22/08/2016

Carta a um vizinho

Estimado vizinho:
Espero que não leve a mal esta carta que tomo a liberdade de lhe escrever. Não nos conhecemos pessoalmente e também não ficará a saber quem sou (desculpe a cobardia), mas tinha que escrevê-la e acredite que tem as melhores intenções.
Cruzando-nos diariamente na vizinhança, foi impossível não me aperceber da sua reforma e de como passou a sair sempre com a esposa, para a mercearia, o café ou o talho. Notava-se bem a cumplicidade de longos anos de casamento.
Do mesmo modo, foi percetível a doença dela, a forma como a sua saúde se deteriorou com gravidade e como passou a ser o senhor a tratar de todos os pormenores da vida da casa. Via-se como, apesar das suas próprias limitações físicas, a acompanhava e ajudava sempre. E, claro, soube-se do triste, mas inevitável, desfecho, que o deixou com o ar cansado, abatido e triste, que mantém ainda hoje, cerca de dois anos volvidos.
Já pude perceber que é uma pessoa algo solitária, que não terá muitos amigos e, por isso, pouco sai de casa. Já percebi que tem filhos, no entanto creio que estes não se apercebem do seu isolamento e tristeza, porque junto deles vejo-o sempre com uma cara alegre que me parece mais fachada do que real felicidade.

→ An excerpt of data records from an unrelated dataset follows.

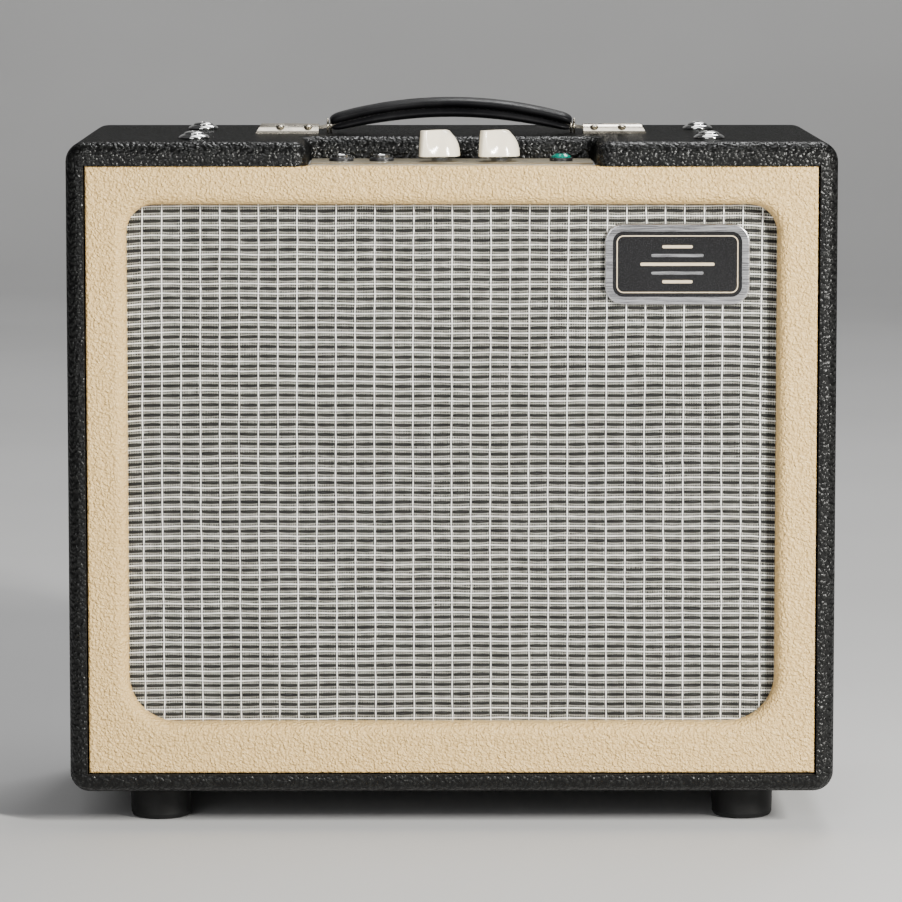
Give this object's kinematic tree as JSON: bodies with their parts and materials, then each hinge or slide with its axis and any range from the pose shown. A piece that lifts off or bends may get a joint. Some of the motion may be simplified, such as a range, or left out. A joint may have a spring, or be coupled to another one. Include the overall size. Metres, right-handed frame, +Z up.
{
  "type": "guitar amplifier",
  "caption": "Combo guitar amplifier: pebbled cabinet, cream framed grille, top controls in a notch, carrying handle, valve chassis and a loudspeaker behind the baffle.",
  "frame": {"origin": "centre of the footprint, at the bottom of the feet", "axes": "+X to the right seen from the front, +Y to the back, +Z up; the grille faces -Y"},
  "size_m": [0.457, 0.24, 0.4329],
  "materials": {
    "basket_paint": "satin paint",
    "black_plastic": "satin",
    "black_vinyl": "pebbled vinyl, satin",
    "cable_black": "satin",
    "cardboard": "cork and card",
    "champagne_plate": "satin anodised",
    "chrome": "polished",
    "circuit_green": "laminate",
    "copper_coil": "varnished copper",
    "cream_vinyl": "finely wrinkled vinyl, satin",
    "doped_cloth": "doped cloth, tacky sheen",
    "ferrite": "matte sintered",
    "green_lens": "faceted, clear",
    "grille_cloth": "woven, matte",
    "handle_black": "smooth, satin",
    "iron_black": "satin paint",
    "ivory_plastic": "glossy",
    "nickel": "polished nickel",
    "paper_cone": "pressed paper pulp",
    "plywood": "bare plywood",
    "plywood_black": "painted black, matte",
    "rubber_black": "matte",
    "screw_steel": "black oxide",
    "silver_metal": "brushed",
    "socket_white": "unglazed ceramic",
    "spider_cloth": "varnished cloth",
    "tag_board": "laminate",
    "valve_glass": "clear glass",
    "zinc_steel": "zinc plated"
  },
  "bodies": {
    "cabinet": {"back_panel_lower": "black_vinyl", "back_panel_upper": "black_vinyl", "baffle_board": "plywood_black", "basket_legs": "basket_paint", "basket_seat": "basket_paint", "battens": "plywood", "cabinet_bottom": "plywood_black", "cabinet_side_left": "plywood_black", "cabinet_side_right": "plywood_black", "cabinet_top": "plywood_black", "chassis": "zinc_steel", "chassis_base": "zinc_steel", "chassis_bolts": "chrome", "chassis_walls": "zinc_steel", "circuit_board": "circuit_green", "control_plate": "champagne_plate", "cup_washers": "chrome", "front_frame": "cream_vinyl", "fuse_holder": "black_plastic", "grille_cloth": "grille_cloth", "handle_end_cap_left": "nickel", "handle_end_cap_right": "nickel", "handle_screws": "nickel", "jack_nuts": "black_plastic", "jack_sockets": "chrome", "mains_inlet": "black_plastic", "name_badge": "silver_metal", "output_transformer": "iron_black", "pilot_jewel": "green_lens", "pilot_lamp_holder": "black_plastic", "pot_nuts": "chrome", "potentiometers": "zinc_steel", "power_switch": "black_plastic", "power_transformer": "iron_black", "power_tube": "valve_glass", "preamp_tubes": "valve_glass", "rubber_feet": "rubber_black", "speaker_back_plate": "zinc_steel", "speaker_basket": "basket_paint", "speaker_gasket": "cardboard", "speaker_lead": "cable_black", "speaker_magnet": "ferrite", "speaker_screws": "screw_steel", "speaker_spider": "spider_cloth", "speaker_surround": "doped_cloth", "speaker_terminals": "tag_board", "speaker_top_plate": "zinc_steel", "tube_sockets": "socket_white", "vinyl_covering": "black_vinyl", "wood_screws": "screw_steel"},
    "volume_control": {"volume_shaft": "zinc_steel", "volume_knob": "ivory_plastic"},
    "tone_control": {"tone_shaft": "zinc_steel", "tone_knob": "ivory_plastic"},
    "attenuator": {"attenuator_knob": "ivory_plastic"},
    "power_toggle": {"power_lever": "chrome"},
    "cone_assembly": {"speaker_cone": "paper_cone", "dust_cap": "paper_cone", "voice_coil": "copper_coil"},
    "grip": {"handle_grip": "handle_black"},
    "link_left": {"handle_link_left": "nickel"},
    "link_right": {"handle_link_right": "nickel"}
  },
  "joints": [
    {"name": "volume_turn", "type": "hinge", "parent": "cabinet", "child": "volume_control", "pos_m": [-0.0059, -0.083, 0.398], "axis": [0, 0, -1], "range_deg": [0, 276]},
    {"name": "tone_turn", "type": "hinge", "parent": "cabinet", "child": "tone_control", "pos_m": [0.0297, -0.083, 0.398], "axis": [0, 0, -1], "range_deg": [0, 276]},
    {"name": "attenuator_turn", "type": "hinge", "parent": "cabinet", "child": "attenuator", "pos_m": [0.02, 0.096, 0.3745], "axis": [0, -1, 0], "range_deg": [0, 270]},
    {"name": "power_throw", "type": "hinge", "parent": "cabinet", "child": "power_toggle", "pos_m": [-0.06, 0.096, 0.3745], "axis": [1, 0, 0], "range_deg": [0, 24]},
    {"name": "cone_travel", "type": "slide", "parent": "cabinet", "child": "cone_assembly", "axis": [0, -1, 0], "range_m": [-0.003, 0.003], "stiffness_N_per_m": 2500, "deforming": ["speaker_surround", "speaker_spider"]},
    {"name": "handle_lift", "type": "slide", "parent": "cabinet", "child": "grip", "axis": [0, 0, 1], "range_m": [0, 0.006]},
    {"name": "link_left_swing", "type": "hinge", "parent": "cabinet", "child": "link_left", "pos_m": [-0.088, 0, 0.4132], "axis": [0, -1, 0], "range_deg": [0, 17.5]},
    {"name": "link_right_swing", "type": "hinge", "parent": "cabinet", "child": "link_right", "pos_m": [0.088, 0, 0.4132], "axis": [0, 1, 0], "range_deg": [0, 17.5]}
  ],
  "couplings": [
    {"joint": "link_left_swing", "follows": "handle_lift", "rad_per_m": 49},
    {"joint": "link_right_swing", "follows": "handle_lift", "rad_per_m": 49}
  ]
}
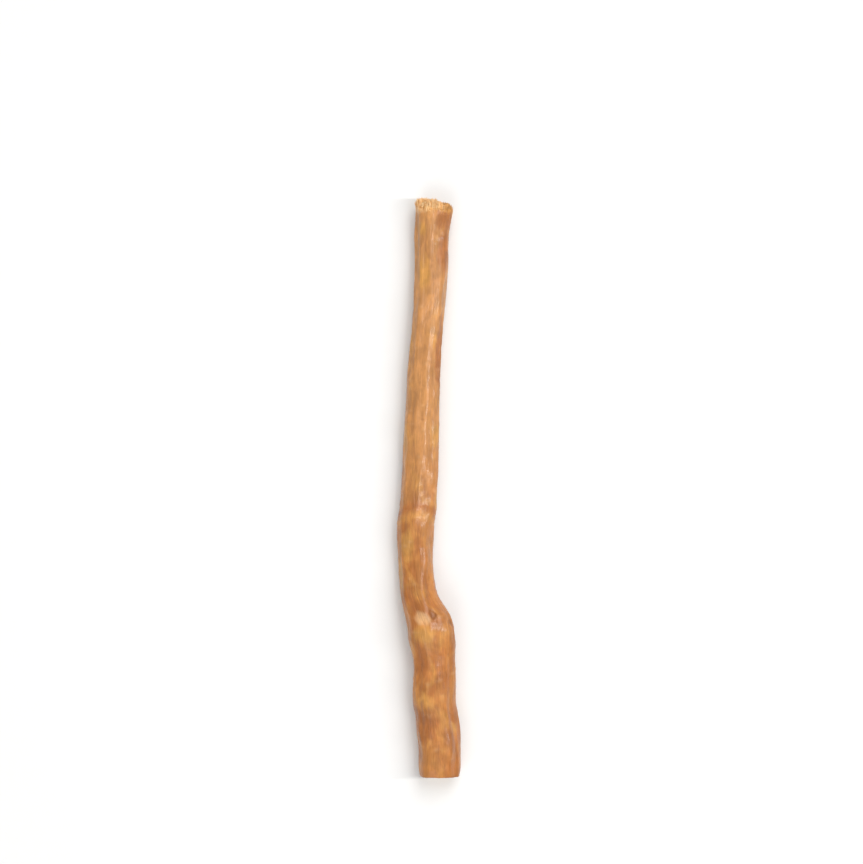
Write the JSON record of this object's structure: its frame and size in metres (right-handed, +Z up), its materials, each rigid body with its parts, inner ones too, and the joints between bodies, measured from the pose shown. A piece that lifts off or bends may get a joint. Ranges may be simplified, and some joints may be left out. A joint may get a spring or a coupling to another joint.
{
  "type": "miswak stick",
  "caption": "Cut length of root with its bark on and a rough fibrous head, used as a natural toothbrush; gently bent, with a shouldered knee, root scars and a sawn butt.",
  "frame": {"origin": "on the surface the stick rests on, under the centre of its bounding box", "axes": "+Z up from the surface; +Y along the stick towards its rough-cut head; +X across it, towards the side the knee's shoulder stands out on"},
  "size_m": [0.0199, 0.1799, 0.014],
  "materials": {
    "bark": "smooth moist root bark, orange-brown with ochre and pale tan patches, satin, with fine lengthwise wrinkles",
    "torn_wood": "pale straw-coloured wood fibres, torn and matt, at the rough head and on the sawn butt"
  },
  "bodies": {
    "root": {"stick": "bark"}
  },
  "joints": []
}
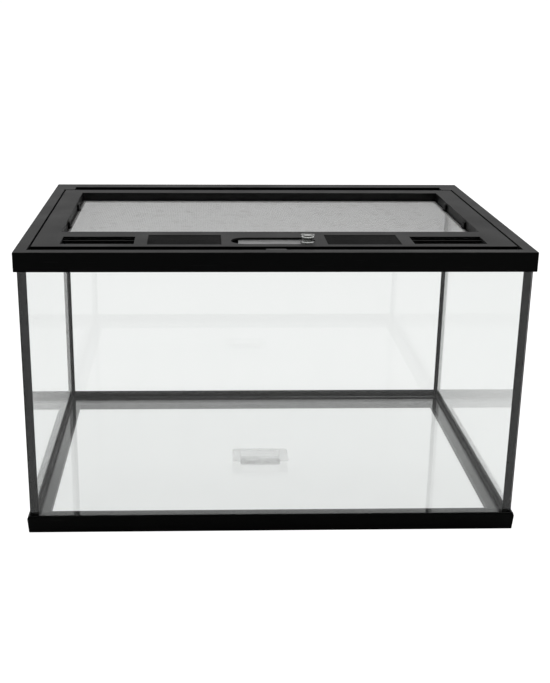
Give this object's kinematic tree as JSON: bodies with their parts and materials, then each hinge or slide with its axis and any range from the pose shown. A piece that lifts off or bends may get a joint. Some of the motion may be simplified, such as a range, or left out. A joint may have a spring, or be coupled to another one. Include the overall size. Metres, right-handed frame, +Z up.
{
  "type": "glass hamster cage",
  "caption": "Glass tank for a hamster or other small pet, with black plastic frames, a hinged lid with a steel mesh, and a sliding cover over a feeding slot.",
  "frame": {"origin": "on the ground, under the middle of the tank", "axes": "+X to the right along the front, +Y to the back where the hinge is, +Z up"},
  "size_m": [0.6, 0.445, 0.3595],
  "materials": {
    "frame_plastic": "black moulded plastic with a fine matt grain",
    "lid_plastic": "black moulded plastic with a fine matt grain",
    "dark_plastic": "plain black moulded plastic",
    "rib_plastic": "black plastic with fine ribs",
    "silicone": "black silicone, satin",
    "clear_glass": "clear float glass with a faint green edge",
    "frosted_slide": "translucent moulded plastic, lightly frosted and scuffed",
    "clear_knob": "clear moulded plastic, polished",
    "clear_dish": "clear moulded plastic, slightly milky",
    "steel_mesh": "woven light grey steel wire",
    "pin_steel": "plain steel"
  },
  "bodies": {
    "tank": {"base_frame": "frame_plastic", "floor_pane": "clear_glass", "front_pane": "clear_glass", "back_pane": "clear_glass", "left_pane": "clear_glass", "right_pane": "clear_glass", "front_left_seal": "silicone", "front_right_seal": "silicone", "back_left_seal": "silicone", "back_right_seal": "silicone", "floor_seal": "silicone", "top_frame": "frame_plastic"},
    "lid": {"lid_frame": "lid_plastic", "lid_mesh": "steel_mesh", "slide_track": "dark_plastic", "left_vent_grille": "dark_plastic", "left_ribbed_panel": "rib_plastic", "left_hinge_pin": "pin_steel", "left_front_mesh_clip": "dark_plastic", "left_back_mesh_clip": "dark_plastic", "right_vent_grille": "dark_plastic", "right_ribbed_panel": "rib_plastic", "right_hinge_pin": "pin_steel", "right_front_mesh_clip": "dark_plastic", "right_back_mesh_clip": "dark_plastic"},
    "slide": {"feed_slide": "frosted_slide", "slide_knob": "clear_knob"},
    "dish": {"food_dish": "clear_dish"}
  },
  "joints": [
    {"name": "lid_hinge", "type": "hinge", "parent": "tank", "child": "lid", "pos_m": [0, 0.171, 0.346], "axis": [-1, 0, 0], "range_deg": [0, 100]},
    {"name": "feed_slide_travel", "type": "slide", "parent": "lid", "child": "slide", "axis": [-1, 0, 0], "range_m": [0, 0.076]},
    {"name": "dish_lift", "type": "slide", "parent": "tank", "child": "dish", "axis": [0, 0, 1], "range_m": [0, 0.25]}
  ]
}
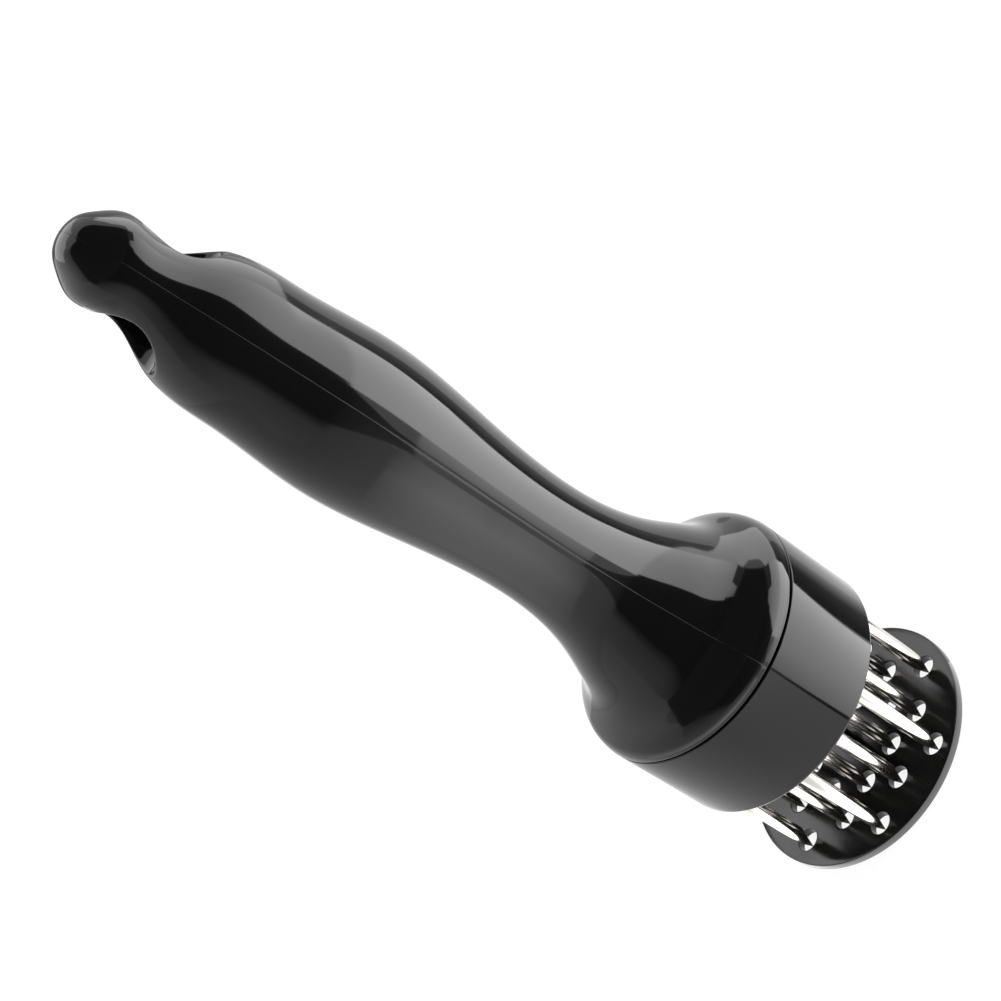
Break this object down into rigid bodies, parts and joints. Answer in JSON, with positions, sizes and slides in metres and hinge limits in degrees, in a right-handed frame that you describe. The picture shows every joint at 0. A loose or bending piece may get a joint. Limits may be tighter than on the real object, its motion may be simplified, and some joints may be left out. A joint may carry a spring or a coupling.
{
  "type": "meat tenderizer",
  "caption": "Round needle meat tenderizer: sprung perforated guard plate over chisel-pointed steel needles, bell head, baluster handle with hang eye.",
  "frame": {"origin": "centre of the guard plate's underside, which is the face the tool stands on", "axes": "+Z along the tool from the guard plate to the end of the handle; the handle's two shells meet on the XZ plane; the hang eye runs along Y"},
  "size_m": [0.055, 0.055, 0.2033],
  "materials": {
    "abs_gloss": "polished moulded ABS",
    "abs_plate": "moulded, lightly textured",
    "nylon": "moulded, matte",
    "acetal": "natural white, turned",
    "stainless": "polished stainless steel",
    "black_steel": "black oxide",
    "spring_steel": "bright drawn wire",
    "rubber": "moulded rubber"
  },
  "bodies": {
    "handle": {"handle_front_shell": "abs_gloss", "handle_back_shell": "abs_gloss", "head_collar": "abs_gloss", "needle_plate": "nylon", "needle_backing_plate": "nylon", "plate_screws": "stainless", "guide_bush": "acetal", "spring_seat": "nylon", "return_spring": "spring_steel", "outer_needle_1": "stainless", "outer_needle_2": "stainless", "outer_needle_3": "stainless", "outer_needle_4": "stainless", "outer_needle_5": "stainless", "outer_needle_6": "stainless", "outer_needle_7": "stainless", "middle_needle_1": "stainless", "middle_needle_2": "stainless", "middle_needle_3": "stainless", "middle_needle_4": "stainless", "middle_needle_5": "stainless", "middle_needle_6": "stainless", "middle_needle_7": "stainless", "inner_needle_1": "stainless", "inner_needle_2": "stainless", "inner_needle_3": "stainless", "inner_needle_4": "stainless", "inner_needle_5": "stainless", "inner_needle_6": "stainless", "inner_needle_7": "stainless"},
    "guard": {"guard_plate": "abs_plate", "guard_screw": "stainless", "plunger_rod": "black_steel", "stop_washer": "rubber", "spring_follower": "acetal", "retaining_clip": "spring_steel"}
  },
  "joints": [
    {"name": "guard_slide", "type": "slide", "parent": "handle", "child": "guard", "axis": [0, 0, 1], "range_m": [0, 0.0265], "stiffness_N_per_m": 400, "springref_m": -0.012, "deforming": ["return_spring"]}
  ]
}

É por isto que escrevo. Queria que soubesse que na zona há vários centros de dia, grupos recreativos e uma universidade sénior (a listagem está no verso desta folha, com moradas e contactos), onde poderá encontrar pessoas com quem conversar, falar dos eventos do dia a dia, da política e do futebol, recuperar alguma alegria de viver.
 E, se para nada mais servir esta carta, que sirva para saber que a sua vida toca a de outras pessoas e, por isso, não está sozinho no mundo.